Another way [for theory to participate] is through explicit computer program tools for the design. The theory is embodied in the tool itself, so that when the designer uses the tool, the effect of the theory comes through, whether he or she understands the theory or not (p. 223). Psychological theories and experiments, such as Fitts' index of difficulty . . . can shape the way a designer thinks about a problem. Analyses of the key constraints of a problem can point the way to fertile parts of the design space. Providing tools for thought is a more effective way of getting human engineering into the interface than running experiment comparisons between alternative designs. (p. 238)

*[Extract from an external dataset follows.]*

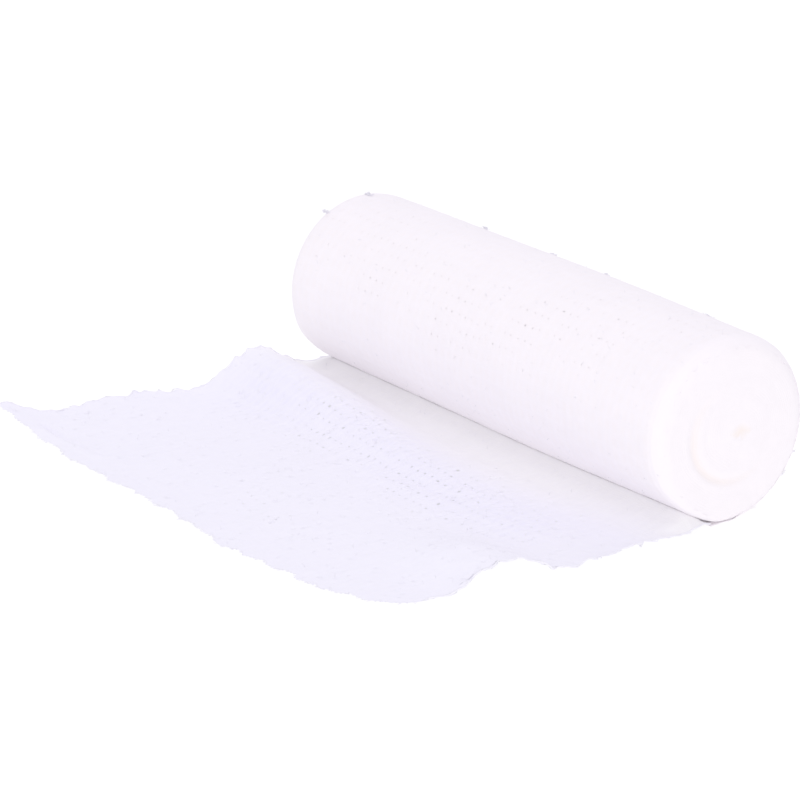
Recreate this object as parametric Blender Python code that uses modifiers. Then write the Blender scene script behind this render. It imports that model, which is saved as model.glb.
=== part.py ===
"""Gauze bandage roll: one strip of elastic gauze, wound up, with its loose end drawn out flat.

Metres, +Z up. X runs along the roll's axis, the loose end leaves towards -Y, and the origin lies on
the surface, under the middle of the roll. The strip is one cut length: `gauze_roll` is its wound
part and `loose_end` its free part, which starts in the nip under the roll.
"""
import math

import bmesh
import bpy

MM = 0.001

# The strip and its roll
GAUZE_WIDTH = 100 * MM       # selvedge to selvedge, which is also the roll's length
RADIUS_FAR = 15.3 * MM       # the roll is wound a little tighter towards +X
RADIUS_NEAR = 15.15 * MM
SPOT_SINK = 0.35 * MM        # how far the roll's own weight flattens its underside
RIM_ROUND = 2.8 * MM         # soft round between the roll's side and its end faces
SIDE_SWELL = 0.16 * MM       # how uneven the roll's side is
SWELL_LENGTH = 62 * MM       # length of one slack and one tight stretch along the roll
SWELL_TWIST = 50             # radians per metre by which the slack places wander round the roll
ROUND_STEPS = 64             # segments round the roll
RIM_STEPS = 5
SIDE_STEPS = 14

# The turns that show on the end faces
TURN_PITCH = 2.7 * MM        # radius gained by one main turn of the spiral
TURN_DEPTH = 0.45 * MM       # depth of the valley between two main turns
TURN_START = 0.463           # share of a turn by which the spiral is turned round the axis
FACE_STEPS_PER_TURN = 4
FACE_DOME = 0.6 * MM         # how far the middle turns stand out of the face
CORE_RADIUS = 1.9 * MM       # the first, tight fold of the strip
CORE_DEPTH = 0.9 * MM
CORE_SHIFT = 1.4 * MM        # the core sits this far from the axis, along Y
SLIPPED_TURN = 7.9 * MM      # radius of the one turn that has slipped inwards
SLIPPED_DEPTH = 0.45 * MM

# The loose end
SHEET_THICK = 1.0 * MM
SHEET_GAP = 0.3 * MM         # clearance between the roll and the sheet in the nip
THINNEST_SHARE = 0.12        # of that thickness, where the sheet begins in the nip
SHEET_START = 5.0 * MM       # how far from the axis the sheet begins, under the roll
LOOSE_LENGTH = 67.6 * MM     # from the axis to the cut end, over the surface
SHEET_COLUMNS = 44
SHEET_ROWS = 30
CORNER_REACH = 32 * MM       # the near corner is rounded off over this width
CORNER_CUT = 12 * MM         # and this length
FLARE_REACH = 35 * MM        # how far into the sheet the far selvedge's flare is felt
EDGE_REACH = 10 * MM         # and the waves of a selvedge
EDGE_WAVE = 0.24 * MM        # unevenness of the selvedges and the cut end
EDGE_WAVE_LENGTH = 11 * MM

# Where the far selvedge runs: distance from the axis along the strip, and how far it flares outwards
FAR_SELVEDGE = (
    # along, flare (mm)
    (0, 0.0),
    (34, 0.0),
    (44, 2.2),
    (60, 2.4),
    (67, 5.0),
)

# Soft folds of the loose end. Each is a smooth hump: the place of its top (x, along), how far it
# reaches from there across and along the strip, and its height. All in mm.
FOLDS = (
    # x, along, reach_x, reach_along, height
    (-56, 21.0, 60, 10.8, 5.0),    # ridge lifted at the far selvedge
    (-12, 24.0, 58, 12.0, 1.5),    # its low run towards the near side
    (54, 43.5, 34, 11.5, 3.7),     # wave of the near selvedge
    (-60, 50.0, 26, 16.0, 0.8),    # far selvedge curling up a little
    (-62, 72.0, 24, 12.0, 4.6),    # lifted tip of the far corner
    (-6, 50.0, 30, 11.0, 0.5),     # slack in the middle
)

# Colours as linear RGB
ROLL_WHITE = (0.93, 0.88, 0.92)
SHEET_WHITE = (0.89, 0.88, 0.97)
GAUZE_ROUGHNESS = 0.95


def clear_objects():
    for thing in list(bpy.data.objects):
        bpy.data.objects.remove(thing, do_unlink=True)


def gauze_material(name, colour):
    material = bpy.data.materials.new(name)
    material.use_nodes = True
    shader = material.node_tree.nodes["Principled BSDF"]
    shader.inputs["Base Color"].default_value = (*colour, 1.0)
    shader.inputs["Roughness"].default_value = GAUZE_ROUGHNESS
    shader.inputs["Metallic"].default_value = 0.0
    return material


def add_object(name, mesh, collection, material):
    thing = bpy.data.objects.new(name, mesh)
    collection.objects.link(thing)
    mesh.materials.append(material)
    return thing


def hump(offset, reach):
    """A smooth bump: 1 at offset 0, falling by a raised cosine to 0 at the reach and beyond."""
    share = min(abs(offset) / reach, 1.0)
    return 0.5 + 0.5 * math.cos(math.pi * share)


def smooth_step(value):
    share = min(max(value, 0.0), 1.0)
    return share * share * (3.0 - 2.0 * share)


def read_row(table, place):
    """The table's second column at a place in its first one, eased smoothly between its rows."""
    for (start, before), (end, after) in zip(table, table[1:]):
        if place <= end:
            share = smooth_step((place - start) / (end - start))
            return before + (after - before) * share
    return table[-1][1]


# --- the wound roll -----------------------------------------------------------------------------

def roll_radius(x):
    share = x / GAUZE_WIDTH + 0.5
    return RADIUS_FAR + (RADIUS_NEAR - RADIUS_FAR) * share


def axis_height():
    return (RADIUS_FAR + RADIUS_NEAR) / 2 - SPOT_SINK


def end_profile(side):
    """Half outline of one end, from the axis to where the straight side begins, as (x, radius)."""
    flat_radius = roll_radius(side * GAUZE_WIDTH / 2) - RIM_ROUND
    face_steps = round(flat_radius / TURN_PITCH * FACE_STEPS_PER_TURN)
    end = GAUZE_WIDTH / 2
    points = [(side * end, flat_radius * step / face_steps) for step in range(face_steps)]
    for step in range(RIM_STEPS + 1):
        angle = math.pi / 2 * step / RIM_STEPS
        along = side * (end - RIM_ROUND * (1.0 - math.cos(angle)))
        points.append((along, flat_radius + RIM_ROUND * math.sin(angle)))
    return points


def roll_outline():
    """Half outline of the whole roll, from the axis at +X round to the axis at -X."""
    straight = GAUZE_WIDTH / 2 - RIM_ROUND
    side = []
    for step in range(1, SIDE_STEPS):
        x = straight - 2 * straight * step / SIDE_STEPS
        side.append((x, roll_radius(x)))
    return end_profile(1) + side + end_profile(-1)[::-1]


def face_relief(radius, angle):
    """How far the end face stands out at a place: a domed spiral of turns round a sunken core."""
    phase = radius / TURN_PITCH + angle / (2 * math.pi) + TURN_START
    valley = 0.5 + 0.5 * math.cos(2 * math.pi * phase)
    depth = TURN_DEPTH + SLIPPED_DEPTH * hump(radius - SLIPPED_TURN, TURN_PITCH)
    turns = depth * valley * smooth_step(radius / CORE_RADIUS)
    dome = FACE_DOME * hump(radius, RADIUS_NEAR)
    core = CORE_DEPTH * hump(radius, CORE_RADIUS)
    return dome - turns - core


def side_relief(x, angle):
    """How far the roll's side stands out: soft swells where the turns lie slack."""
    along_it = math.sin(2 * math.pi * x / SWELL_LENGTH)
    round_it = math.sin(2 * angle + SWELL_TWIST * x)
    return SIDE_SWELL * (along_it + round_it) / 2


def shape_roll(mesh):
    """Presses the turns into a plain turned roll, swells its side, and sets it on its flat spot."""
    for vertex in mesh.vertices:
        x, y, z = vertex.co
        radius = math.hypot(y, z)
        angle = math.atan2(z, y)
        full = roll_radius(x)
        off_axis = radius / full
        swell = 1.0 + side_relief(x, angle) / full * off_axis
        on_end = smooth_step((abs(x) - GAUZE_WIDTH / 2) / RIM_ROUND + 1.0)
        on_face = on_end * smooth_step((full - radius) / RIM_ROUND)
        relief = face_relief(radius, angle) * on_face
        vertex.co.x = x + math.copysign(relief, x)
        vertex.co.y = y * swell + CORE_SHIFT * on_face * (1.0 - off_axis) ** 2
        vertex.co.z = max(z * swell + axis_height(), 0.0)


def make_roll(collection):
    outline = bpy.data.meshes.new("roll_outline")
    points = [(x, radius, 0.0) for x, radius in roll_outline()]
    edges = [(index, index + 1) for index in range(len(points) - 1)]
    outline.from_pydata(points, edges, [])
    profile = bpy.data.objects.new("roll_outline", outline)
    collection.objects.link(profile)

    turned = profile.modifiers.new("Turned", "SCREW")
    turned.axis = "X"
    turned.steps = ROUND_STEPS
    turned.render_steps = ROUND_STEPS
    turned.use_merge_vertices = True
    turned.merge_threshold = 0.00001
    turned.use_smooth_shade = True

    bpy.context.view_layer.update()
    evaluated = profile.evaluated_get(bpy.context.evaluated_depsgraph_get())
    mesh = bpy.data.meshes.new_from_object(evaluated)
    bpy.data.objects.remove(profile, do_unlink=True)

    shape_roll(mesh)
    cleaned = bmesh.new()
    cleaned.from_mesh(mesh)
    bmesh.ops.recalc_face_normals(cleaned, faces=cleaned.faces)
    cleaned.to_mesh(mesh)
    cleaned.free()
    return add_object("gauze_roll", mesh, collection, gauze_material("gauze_wound", ROLL_WHITE))


# --- the loose end ------------------------------------------------------------------------------

def edge_wave(place):
    """Unevenness of a cut or woven edge: two waves of unlike length laid over each other."""
    turn = 2 * math.pi * place / EDGE_WAVE_LENGTH
    return EDGE_WAVE * (math.sin(turn) + math.cos(math.sqrt(3) * turn))


def cut_end_at(across):
    """Where the cut end runs: straight, with an elliptic near corner."""
    start = GAUZE_WIDTH / 2 - CORNER_REACH
    share = max((across - start) / CORNER_REACH, 0.0)
    corner = CORNER_CUT * (1.0 - math.sqrt(max(1.0 - share * share, 0.0)))
    return LOOSE_LENGTH - corner + edge_wave(across)


def sheet_height(x, along):
    """Height of the sheet's underside: the sum of its folds."""
    total = 0.0
    for fold_x, fold_along, reach_x, reach_along, height in FOLDS:
        over_x = hump(x - fold_x * MM, reach_x * MM)
        over_along = hump(along - fold_along * MM, reach_along * MM)
        total += height * MM * over_x * over_along
    return total


def sheet_place(across, down):
    """A point of the sheet's underside, for a place across (X) and a share down (0 to 1)."""
    along = SHEET_START + (cut_end_at(across) - SHEET_START) * down
    from_selvedge = GAUZE_WIDTH / 2 - abs(across)
    wave = edge_wave(along + across) * smooth_step(1.0 - from_selvedge / EDGE_REACH)
    wave *= smooth_step((along - SHEET_START) / EDGE_WAVE_LENGTH)
    from_far = GAUZE_WIDTH / 2 + across
    flare = read_row(FAR_SELVEDGE, along / MM) * MM * smooth_step(1.0 - from_far / FLARE_REACH)
    x = across - flare + math.copysign(1.0, across) * wave
    return x, -along, sheet_height(x, along)


def nip_thickness(x, along):
    """Share of the sheet's thickness that fits under the roll at this place."""
    if along >= roll_radius(x):
        return 1.0
    under = math.sqrt(roll_radius(x) ** 2 - along ** 2)
    swollen = roll_radius(x) + side_relief(x, math.atan2(-under, -along)) + SHEET_GAP
    room = axis_height() - math.sqrt(swollen ** 2 - along ** 2)
    return min(max(room / SHEET_THICK, THINNEST_SHARE), 1.0)


def make_loose_end(collection):
    grid = bmesh.new()
    bmesh.ops.create_grid(grid, x_segments=SHEET_COLUMNS, y_segments=SHEET_ROWS, size=1.0)
    for vertex in grid.verts:
        vertex.co = sheet_place(vertex.co.x * GAUZE_WIDTH / 2, (1.0 - vertex.co.y) / 2)
    mesh = bpy.data.meshes.new("loose_end")
    grid.to_mesh(mesh)
    grid.free()
    mesh.shade_smooth()
    sheet = add_object("loose_end", mesh, collection, gauze_material("gauze_single", SHEET_WHITE))

    full = sheet.vertex_groups.new(name="thickness")
    for vertex in mesh.vertices:
        full.add([vertex.index], nip_thickness(vertex.co.x, -vertex.co.y), "REPLACE")

    thick = sheet.modifiers.new("Thickness", "SOLIDIFY")
    thick.thickness = SHEET_THICK
    thick.offset = 1.0
    thick.vertex_group = full.name
    return sheet


def main():
    clear_objects()
    collection = bpy.data.collections.new("gauze_bandage_roll")
    bpy.context.scene.collection.children.link(collection)
    make_roll(collection)
    make_loose_end(collection)


main()
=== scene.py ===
"""Looks of the gauze bandage roll: its cloth as woven yarn, with the camera and light of the photo.

Sizes are in millimetres until a mesh is made of them. As in the solids, X runs along the roll's
axis, the loose end leaves towards -Y, +Z is up and the surface lies at height 0. A place on the
strip is `across` (-50 to 50, selvedge to selvedge) and `along` (from under the roll to the cut
end). A `share` of a turn is counted round the roll from its bottom, the way the strip winds.
"""

import bmesh
import bpy
import numpy as np
from mathutils import Matrix, Vector


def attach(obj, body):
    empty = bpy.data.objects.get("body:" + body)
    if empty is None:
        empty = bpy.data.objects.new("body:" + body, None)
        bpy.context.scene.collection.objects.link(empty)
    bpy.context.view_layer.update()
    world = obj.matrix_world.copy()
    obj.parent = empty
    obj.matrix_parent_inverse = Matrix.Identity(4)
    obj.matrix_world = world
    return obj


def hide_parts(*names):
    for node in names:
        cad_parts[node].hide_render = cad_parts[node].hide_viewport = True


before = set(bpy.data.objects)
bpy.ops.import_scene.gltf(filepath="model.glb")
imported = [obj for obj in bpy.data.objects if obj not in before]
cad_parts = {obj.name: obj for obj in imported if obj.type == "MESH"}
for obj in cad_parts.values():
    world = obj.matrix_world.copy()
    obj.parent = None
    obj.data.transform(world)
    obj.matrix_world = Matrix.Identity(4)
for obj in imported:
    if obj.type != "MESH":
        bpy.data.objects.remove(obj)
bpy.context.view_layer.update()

MM = 0.001
TURN = 2 * np.pi

# --- sizes shared with the solids (mm) ---

GAUZE_WIDTH = 100.0  # selvedge to selvedge, which is also the roll's length
HALF_WIDTH = GAUZE_WIDTH / 2
RADIUS_FAR = 15.3
RADIUS_NEAR = 15.15
SPOT_SINK = 0.35  # how far the roll's weight flattens its underside
RIM_ROUND = 3.0  # soft round between the roll's side and its end faces
SIDE_SWELL = 0.16
SWELL_LENGTH = 62.0
SWELL_TWIST = 0.05  # radians per mm

TURN_PITCH = 2.7  # the main turns of the spiral on the end faces
TURN_DEPTH = 0.03  # the solids have 0.45, so that the turns read without the fine ones
TURN_START = 0.463
FACE_DOME = 0.6
CORE_RADIUS = 1.9
CORE_DEPTH = 0.35
CORE_SHIFT = 1.4
SLIPPED_TURN = 7.9
SLIPPED_DEPTH = 0.36
SLIPPED_FROM = 3.75  # radians round the face where that turn has slipped most
SLIPPED_REACH = 2.0

SHEET_START = 5.0
LOOSE_LENGTH = 67.6
CORNER_REACH = 32.0
CORNER_CUT = 12.0
FLARE_REACH = 35.0
EDGE_REACH = 10.0
EDGE_WAVE = 0.24
EDGE_WAVE_LENGTH = 11.0

FAR_SELVEDGE = (
    # along, flare
    (0, 0.0), (34, 0.0), (44, 2.2), (60, 2.4), (67, 5.0),
)

FOLDS = (
    # x, along, reach_x, reach_along, height
    (-56, 21.0, 60, 10.8, 5.0),
    (-12, 24.0, 58, 12.0, 1.5),
    (54, 43.5, 34, 11.5, 3.7),
    (-60, 50.0, 26, 16.0, 0.8),
    (-62, 72.0, 24, 12.0, 4.6),
    (-6, 50.0, 30, 11.0, 0.5),
)

# --- the weave (mm) ---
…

Arguably though, conducting empirical experiments to validate models is the starting point. Putting the theory into tools comes later. When properly applied and integrated into tools, however, theories may indeed elicit new ways of thinking for designers.

1.3 Information Theory Foundation

Fitts' law is a model of human psychomotor behaviour based on Shannon's Theorem 17, a fundamental theorem of communication systems (Fitts, 1954; Shannon & Weaver, 1949). The realization of movement in Fitts' model is analogous to the transmission of "information" in electronic systems. Movements are assigned an index of difficulty, in "bits", and in carrying out a movement task the human motor system is said to transmit so many "bits of information". If the number of bits is divided by the time to move, then a rate of transmission in "bits per second" can be ascribed.

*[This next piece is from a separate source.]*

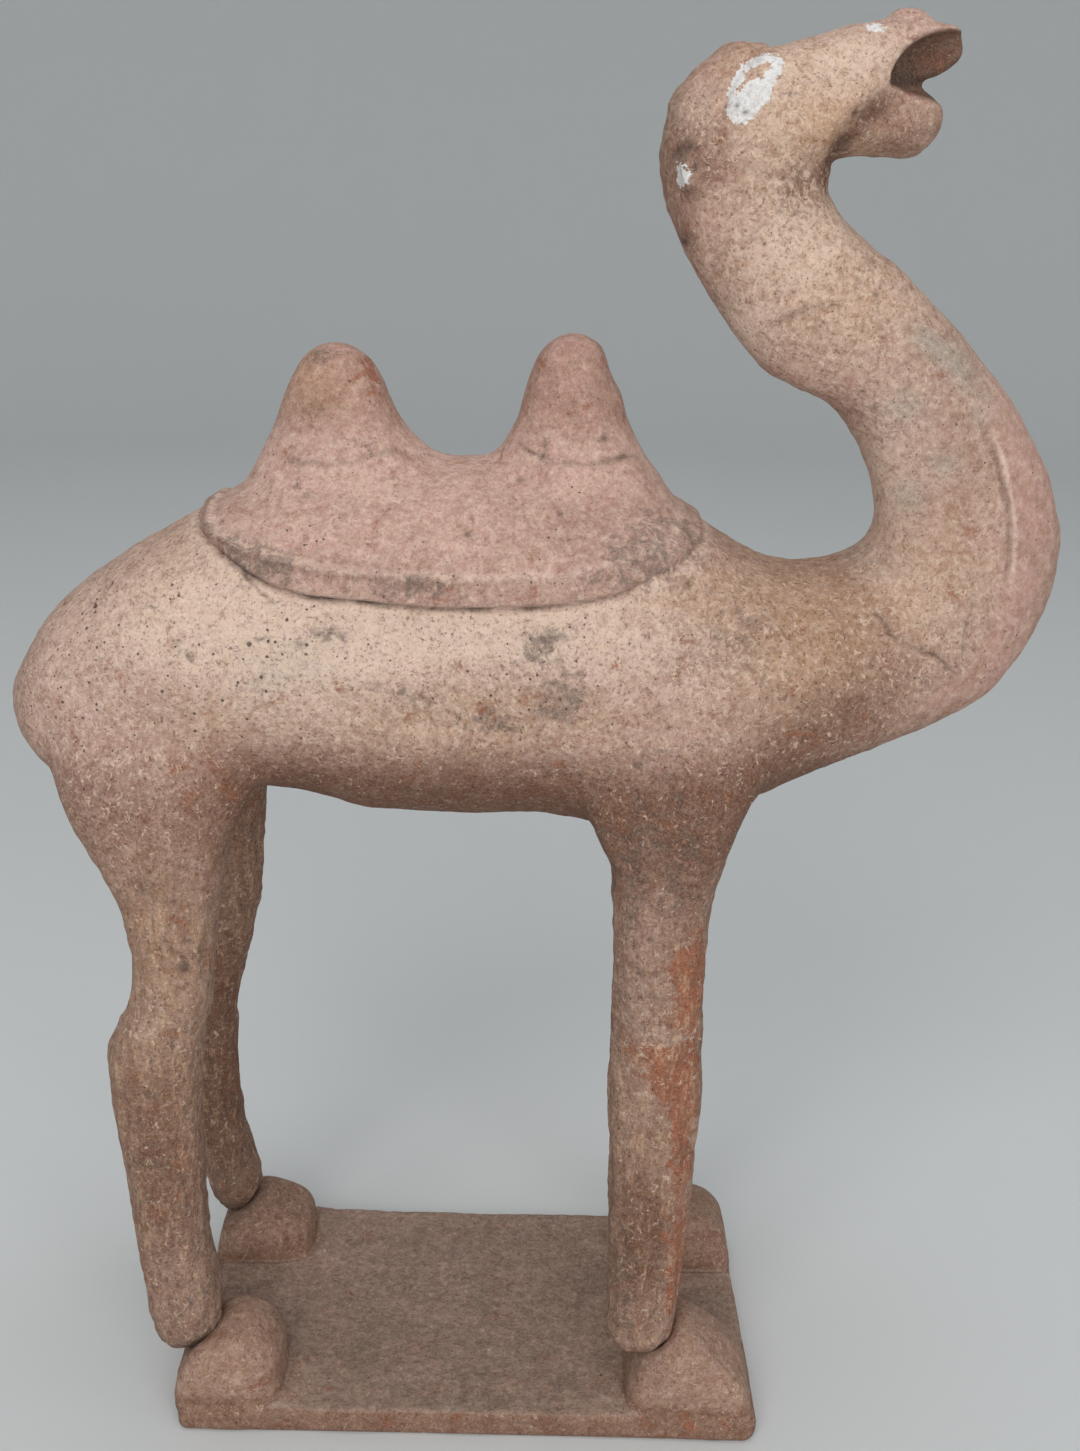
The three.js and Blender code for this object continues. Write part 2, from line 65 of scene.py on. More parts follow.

Fitts' idea was novel for two reasons: first, it suggested that the difficulty of a motor task could be measured using the information metric "bits"; and second, it introduced the idea that in human movement, information is transmitted through a channel – a human channel. With respect to electronic communication systems, the concept of a channel is straight forward: A signal is transmitted through a non-ideal medium (such as copper, air, or glass) and is perturbed by noise. The effect of the noise is to reduce the information capacity of the channel from its theoretical maximum. Shannon's Theorem 17 expresses the effective information capacity C (in bits/s) of a communications channel of bandwidth B (in s-1 or Hz) as

C = B log2((S + N) / N)

or in the form

C = B log2(S / N + 1) (1)

where S is the signal power and N is the noise power (Shannon & Weaver, 1949, pp. 100-103).

The notions of "channel" and "channel capacity" are not as straightforward in the domain of human performance. The problem lies in the measurement of human channel capacity. Although electronic communication systems transmit information with specific and optimized codes, this is not true of human "channels". Human coding is ill-defined, personal, and often irrational or unpredictable. Optimization is dynamic, intuitive. Cognitive strategies emerge in everyday tasks through "chunking" which is analogous to "coding" in information theory – the mapping of a diverse pattern (or complex behaviour) into a simple pattern (or behaviour). Neuromuscular coding emerges through the interaction of nerve, muscle, and limb groups during the acquisition and repetition of skilled behaviour. Difficulties in identifying and measuring cognitive and neuromuscular factors confound the measurement of the human channel capacity, causing tremendous variation to surface in different experiments seeking to investigate similar processes.

1.4 Equation by Parts

Fitts sought to establish the information capacity of the human motor system. This capacity, which he called the index of performance or IP, is analogous to channel capacity C in Shannon's theorem. IP is calculated by dividing a motor task's index of difficulty, ID, by the movement time, MT, to complete a motor task. Thus,

IP = ID / MT. (2)

Equation 2 matches Equation 1 directly, with IP corresponding to C (in bits/s), ID corresponding to the log term in Equation 1 (in bits), and MT corresponding to 1/B (in seconds).

Fitts claimed that electronic signals are analogous to movement distances or amplitudes (A) and that noise is analogous to the tolerance or width (W) of the region within which a move terminates. Loosely based on Shannon's logarithmic expression, the following was offered as the index of difficulty for a motor task:

ID = log2(2A / W). (3)

Since A and W are both distances, their ratio within the logarithm is without units. The notion of "bits" as the unit of task difficulty stems from the somewhat arbitrary choice of base "two" for the logarithm. (Had base "ten" been used, the units would be "digits".)

A useful variation of Equation 2 places movement time on the left as the predicted variable:

MT = ID / IP. (4)

This relationship is tested by devising a series of movement tasks with ID (that is, A and W) as the controlled variable and MT as the dependent variable. In an experimental setting, subjects are required to move to and acquire targets of width W at a distance A as quickly and accurately as possible. ("Accurate", for the moment, implies a small but consistent error rate.) Several levels are provided for each of A and W, yielding a range of task difficulties.

The index of performance (IP) can be calculated directly using Equation 2 by dividing a task's index of difficulty by the observed movement time (averaged over a block of trials), or it can be determined by regressing MT on ID. In the latter case, the regression line equation is

MT = a + b ID (5)

where a and b are regression coefficients. The reciprocal of the slope coefficient, 1 / b, corresponds to IP in Equation 4, obtained through direct calculation. These two values for IP will be slightly different due to the different methods of calculation.

The intercept coefficient, a, is sometimes viewed as an error term. A non-zero intercept is troublesome since it suggests that a movement task with "zero difficulty" has a non-zero predicted completion time. The usual form of Fitts' law is Equation 5 expanded as follows:

MT = a + b log2(2A / W). (6)

The factor "2" in the logarithm was added by Fitts as an arbitrary adjustment to ensure that ID was greater than zero for the range of experimental conditions employed in his experiments (Fitts, 1954, p. 388). The "2" increases the index of difficulty by 1 bit for each task but has no effect on the MT-ID correlation or on the slope of the regression line equation. The constant "1" in Shannon's original equation was omitted by Fitts without justification. We shall have more to say about the intercept and slope coefficients and the form of the logarithm term in the next chapter.